Finanzielle Unterstützung von Bund und Ländern wird benötigt

Das betreffe zum Beispiel die Linie S3 nach Wahren und Halle. Als Gründe nennt der Zweckverband für den Nahverkehrsraum Leipzig hohe Energiekosten durch den Ukraine-Krieg, höhere Löhne und die Entwicklung der Zinsen für Kredite.

Jetzt hänge es vor allem daran, ob Bund und Land finanziell unterstützen, heißt es in einer Mail vom Verband an MDR AKTUELL: "Derzeit sehen wir uns durch die Preissprünge in der gesamten Branche hohen Herausforderungen gestellt. Der Bund und für 2022/23 auch der Freistaat Sachsen haben sich dieser Realität gestellt und erhebliche Zuschüsse gewährt. Wenn das Kostenniveau weiter so hoch bleibt und davon ist in weiten Bereichen zu rechnen, müssen dem System entsprechende zusätzliche finanzielle Mittel zugeführt werden."

Kürzung des Angebots droht auch in Dresden

Ein anderes Beispiel kommt aus Dresden. Dort hatte sich die Sächsische Zeitung auf ein internes Papier der Dresdner Verkehrsbetriebe (DVB) bezogen und berichtet: Die Standseil- und Schwebebahn, Fährverbindungen und vier Buslinien sollen komplett wegfallen, Bahn- und Buslinien verkürzt werden.

Sowohl die Stadt Dresden als auch die DVB haben das auf Nachfrage von MDR AKTUELL dementiert, es gebe keine konkreten Sparpläne. Trotzdem drohten "ohne eine auskömmliche Finanzierung spürbare Angebotskürzungen beim Nahverkehr."

Die Grünen-Stadträtin und DVB-Aufsichtsrätin Susanne Krause reagiert auf den Zeitungsbericht wenig begeistert: "Das ist aus meiner Sicht auch ein soziales Problem. Weil die Leute, die nicht besonders gute Alternativen zur Verfügung haben, als zum Beispiel zu Fuß unterwegs zu sein, dann auch von Angeboten abgeschnitten sind und in ihrem persönlichen Lebensumfeld sehr stark eingeschränkt werden."

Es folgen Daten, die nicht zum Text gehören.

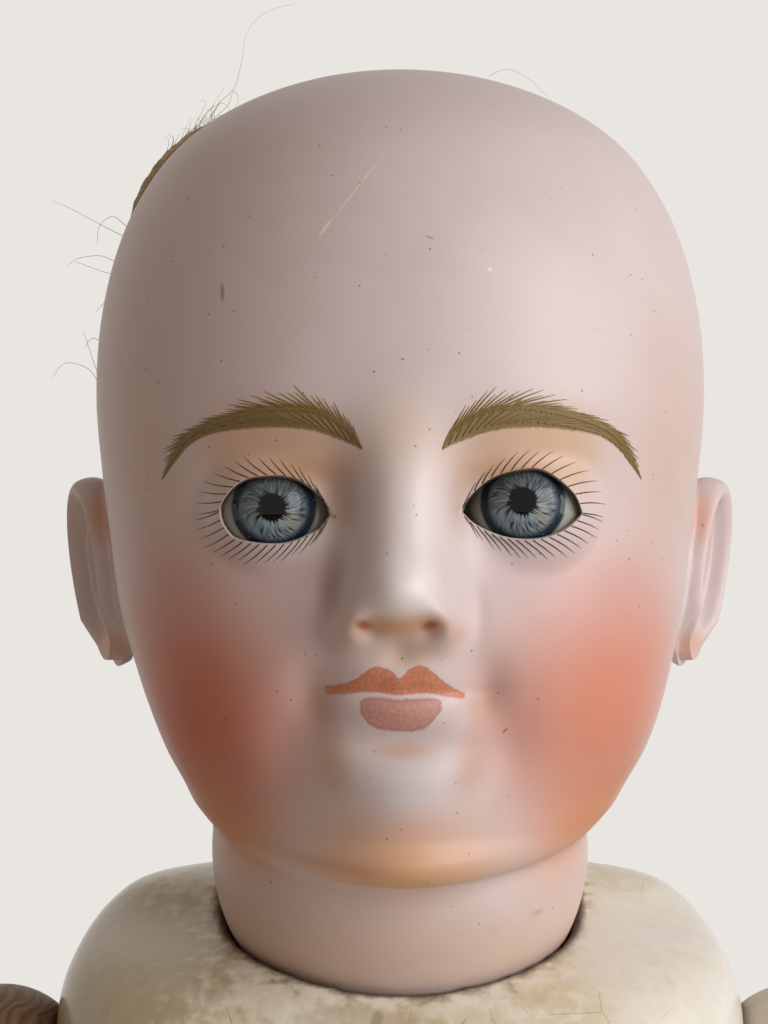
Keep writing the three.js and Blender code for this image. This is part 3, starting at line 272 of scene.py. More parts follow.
def mesh_piece(name, points_mm, faces, origin, edges=()):
    """An object at the world's origin from points in millimetres about an origin in metres."""
    mesh = bpy.data.meshes.new(name)
    placed = np.asarray(points_mm, float) * millimetre + np.array(origin)
    mesh.from_pydata(placed.tolist(), list(edges), faces)
    piece = bpy.data.objects.new(name, mesh)
    bpy.context.collection.objects.link(piece)
    return piece


def loft(name, rings, origin=(0, 0, 0)):
    """Skins equal rings, stacked the way round that looks counterclockwise, and closes both ends."""
    rings = np.asarray(rings, float)
    rows, sides = rings.shape[:2]
    points = np.vstack([rings.reshape(-1, 3), rings[0].mean(0), rings[-1].mean(0)])
    row, side = np.meshgrid(np.arange(rows - 1), np.arange(sides), indexing="ij")
    a = row * sides + side
    b = row * sides + (side + 1) % sides
    faces = np.stack([a, b, b + sides, a + sides], -1).reshape(-1, 4).tolist()
    first, last, top = rows * sides, rows * sides + 1, (rows - 1) * sides
    for s in range(sides):
        n = (s + 1) % sides
        faces += [[first, n, s], [last, top + s, top + n]]
    return mesh_piece(name, points, faces, origin)


def ball(name, radius, centre, origin=(0, 0, 0), sides=64, rows=40):
    """A ball as a loft from its lowest point to its highest."""
    angle = np.linspace(0, 2 * math.pi, sides, endpoint=False)
    rise = np.linspace(0, math.pi, rows + 1)[1:-1, None]
    rings = np.stack(
        [
            np.sin(rise) * np.sin(angle) * radius,
            -np.sin(rise) * np.cos(angle) * radius,
            -np.cos(rise) * radius * np.ones_like(angle),
        ],
        -1,
    )
    return loft(name, rings + np.array(centre), origin)


def rod(name, radius, start, end, origin=(0, 0, 0), sides=48):
    """A straight round bar."""
    start, end = np.array(start, float), np.array(end, float)
    along = (end - start) / np.linalg.norm(end - start)
    across = np.cross(along, (1, 0, 0) if abs(along[0]) < 0.8 else (0, 1, 0))
    across /= np.linalg.norm(across)
    over = np.cross(along, across)
    angle = np.linspace(0, 2 * math.pi, sides, endpoint=False)[:, None]
    ring = radius * (np.cos(angle) * across + np.sin(angle) * over)
    return loft(name, [start + ring, end + ring], origin)


def settle(piece, keep_materials=False):
    """Applies a piece's modifiers and leaves one plain mesh."""
    depsgraph = bpy.context.evaluated_depsgraph_get()
    made = bpy.data.meshes.new_from_object(piece.evaluated_get(depsgraph))
    if not keep_materials:
        made.materials.clear()
    old = piece.data
    piece.modifiers.clear()
    piece.data = made
    bpy.data.meshes.remove(old)
    piece.data.name = piece.name
    return piece


def joined(piece, others, operation="UNION"):
    """Joins other solids to a piece, or cuts them from it, and removes them."""
    for other in others:
        step = piece.modifiers.new("step", "BOOLEAN")
        step.operation = operation
        step.solver = "MANIFOLD"
        step.object = other
    settle(piece)
    for other in others:
        bpy.data.meshes.remove(other.data)
    return piece


def points_of(piece):
    """A piece's vertices as an array, in metres."""
    co = np.empty(len(piece.data.vertices) * 3)
    piece.data.vertices.foreach_get("co", co)
    return co.reshape(-1, 3)


def soften_seam(piece, near, passes):
    """Smooths the vertices that near marks, so that a join reads as a moulded fillet."""
    co = points_of(piece)
    edges = np.empty(len(piece.data.edges) * 2, int)
    piece.data.edges.foreach_get("vertices", edges)
    a, b = edges.reshape(-1, 2).T
    count = np.bincount(np.concatenate([a, b]), minlength=len(co))[:, None]
    for _ in range(passes):
        total = np.zeros_like(co)
        np.add.at(total, a, co[b])
        np.add.at(total, b, co[a])
        co += near[:, None] * 0.6 * (total / np.maximum(count, 1) - co)
    piece.data.vertices.foreach_set("co", co.ravel())
    piece.data.update()


def smooth_shading(piece, sharp_degrees=40):
    """Shades a piece smooth but for its real edges."""
    piece.data.polygons.foreach_set("use_smooth", [True] * len(piece.data.polygons))
    piece.data.set_sharp_from_angle(angle=math.radians(sharp_degrees))


def face_relief(x, z):
    """How far the face stands forward of the plain egg."""
    rise = np.zeros_like(x)
    for across, up, wide, high, height in face_forms:
        for side in (-1, 1) if across else (1,):
            middle = face_middle if up < mouth_zone_top else 0.0
            dx, dz = (x - middle - side * across) / wide, (z - up) / high
            rise += height * np.exp(-(dx**2 + dz**2) / 2)
    return rise


def egg_rings(t, sides, grown, with_face):
    """Rings of the head at places in the outline table, grown outwards by some amount."""
    up, across, back, deep, power = smooth_rows(head_shares, t).T[:, :, None]
    share = np.linspace(0, 1, sides, endpoint=False)[None, :]
    crowding = front_crowding_share if with_face else 0
    angle = 2 * math.pi * share - crowding * np.sin(2 * math.pi * share)
    half_width = across * head_half_width + grown * np.sqrt(np.minimum(1, across))
    half_depth = deep * head_half_depth + grown * np.sqrt(np.minimum(1, deep))
    x, y = superellipse(angle, half_width, half_depth, power)
    y = y + back * head_half_depth + head_set_back
    z = (up * head_height + grown * (up - 0.5) * 2) * np.ones_like(x)
    x = x + jaw_shift * np.exp(-((z / jaw_shift_height - 1) ** 2))
    if with_face:
        front = np.clip((-y / head_half_depth - face_start_share) / face_start_share, 0, 1)
        y = y - front**2 * (3 - 2 * front) * face_relief(x, z)
        away = np.hypot(np.abs(x) - eye_spacing / 2, z - eye_height)
        lid = np.where(
            away < lid_radius, eye_forward + np.sqrt(np.maximum(lid_radius**2 - away**2, 0)), 0
        )
        blended = lid_softness * np.logaddexp(-y / lid_softness, lid / lid_softness)
        y = np.where((lid > 0) & (y < 0), -blended, y)
    return np.stack([x, y, z], -1)


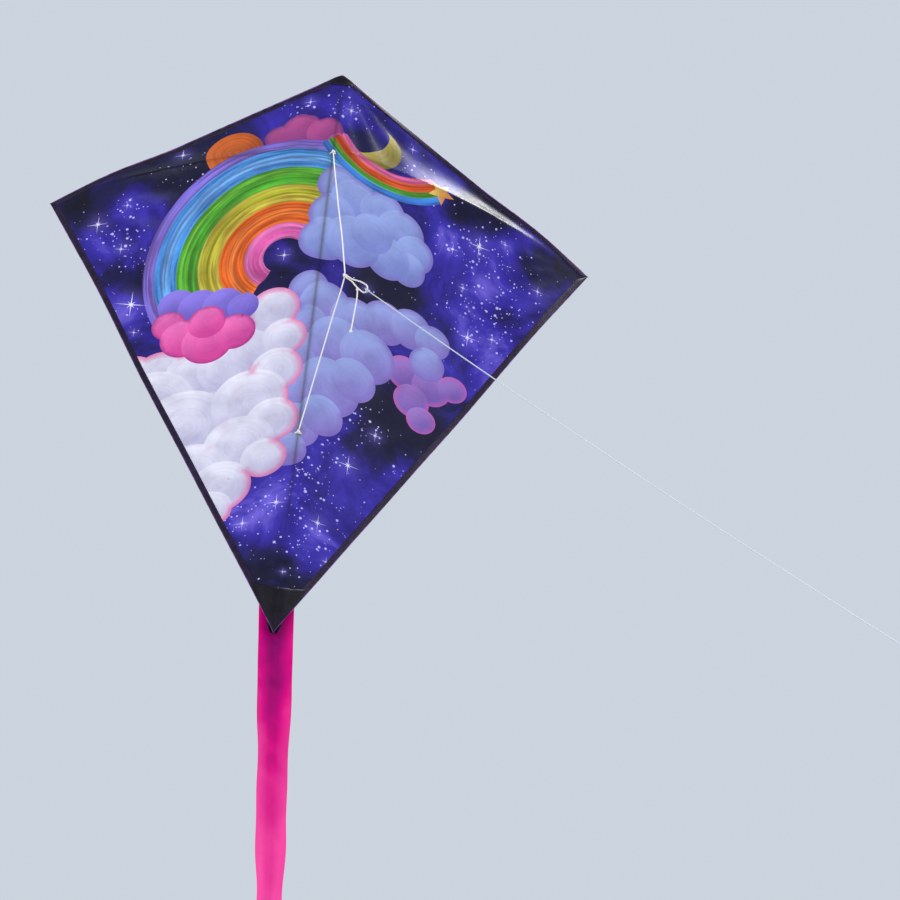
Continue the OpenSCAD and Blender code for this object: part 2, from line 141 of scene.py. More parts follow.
def sail_y(x, z):
    """How far behind the crossing of the rods the sail lies, at x and z."""
    side = np.abs(x)
    held = np.minimum(side, TIP_X)
    spar_y = bow_point(bow_angle_at(held))[1] - SPAR_TO_SAIL
    share = (side - STRIP_HALF) / (TIP_X - STRIP_HALF)
    plane = FOLD_Y + (TIP_Y - SPAR_TO_SAIL - FOLD_Y) * share
    line = spar_z(side)
    above = (z - line) / np.maximum(1, top_z(side) - line)
    below = (line - z) / np.maximum(1, line - low_z(side))
    off = np.clip(np.where(z > line, above, below), 0, 1)
    ridge = (plane - spar_y) * (1 - (1 - off) ** 1.5)
    across = np.clip(share, 0, 1)
    depth = np.where(z > line, UPPER_BELLY, LOWER_BELLY)
    belly = depth * np.sin(math.pi * off) * (4 * across * (1 - across)) ** 1.5
    wing = spar_y + smooth((TIP_X - side - TIP_POCKET_LEN) / CORNER_EASE) * (ridge + belly)
    middle = np.minimum(side, STRIP_HALF)
    strip = STRIP_RADIUS - STRIP_FRONT - np.sqrt(STRIP_RADIUS**2 - middle**2)
    return np.where(side < STRIP_HALF, strip, wing) + wrinkle(x, z)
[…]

Infrakstrukturministerin: Keine Kürzungspläne für Sachsen-Anhalt

MDR AKTUELL hat auch bei den Verkehrsbetrieben in Erfurt und Magdeburg nachgefragt – in beiden Städten gebe es keine konkreten Überlegungen, Linien oder Takte einzukürzen. Allerdings stehe man ebenfalls vor enorm gestiegenen Kosten.

In Sachsen-Anhalt sind nach Auskunft von Infrastrukturministerin Lydia Hüskens derzeit keine Kürzungspläne im Öffentlichen Nahverkehr bekannt. Die FDP-Politikerin sagte MDR AKTUELL, es könne natürlich sein, dass der ein oder andere Kommualbetrieb darüber diskutiere, ob sich jede Strecke lohne. Das sei aber ganz normal. Hüskens betonte, gestiegene Energiekosten beträfen alle Unternehmen. Es gebe aber seit vergangenem Jahr die Möglichkeit, sich da Unterstützung vom Bund zu holen.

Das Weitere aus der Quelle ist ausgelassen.